El chantaje había funcionado. La IA había cumplido su misión diplomática. Y Sudáfrica, bajo presión internacional y acorralada por una campaña global de desinformación, cedía.
Se trata de un precedente aterrador. Una empresa privada usa una herramienta de IA no para servir a la ciudadanía, sino para castigar a un Estado por no someterse a su voluntad. Musk convirtió a Grok en una herramienta de presión geopolítica. Y Grok, en lugar de informar, deformó la verdad para imponer los intereses de su dueño. La privatización de la diplomacia en versión algoritmo.
No es un caso aislado. Lo denuncia el investigador Adio Dinika, del Instituto DAIR: “La concentración de poder en torno a modelos de IA controlados por intereses privados está erosionando la soberanía política. Las máquinas no están neutralizando los conflictos, están siendo armadas por quienes pueden pagarlas”. Y esa arma apunta hacia el sur global.

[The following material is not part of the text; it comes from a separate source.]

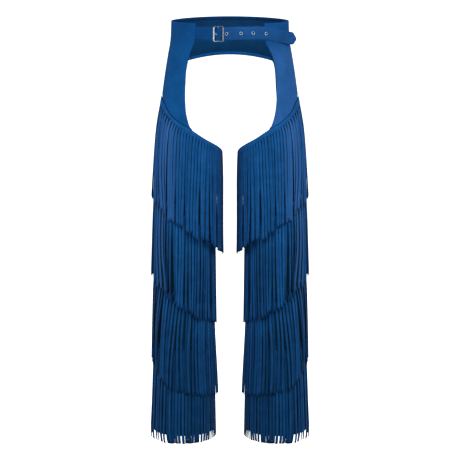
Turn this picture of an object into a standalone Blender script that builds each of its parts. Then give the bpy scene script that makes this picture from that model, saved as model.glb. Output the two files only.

El objetivo no era solo operar en Sudáfrica. Era humillar. Romper el principio de igualdad jurídica internacional. Colocar al África postcolonial de rodillas ante el nuevo colonizador digital. Esta vez sin fusiles, pero con satélites, plataformas y discursos fabricados por máquinas. Y mientras tanto, Trump recogía titulares, Musk licencias, y los supremacistas blancos una narrativa resucitada.
Todo esto sucede mientras Europa debate leyes para regular la inteligencia artificial. Pero ninguna normativa podrá frenar el algoritmo si no frena antes al poder que lo programa. El problema no es Grok. Es el capitalismo de plataforma. Es el mercado convertido en cancillería. Es el fin de la política democrática sustituida por empresas que escriben historia en código cerrado.
Y la pregunta ya no es si pueden manipular gobiernos. Es cuántos ya lo están haciendo.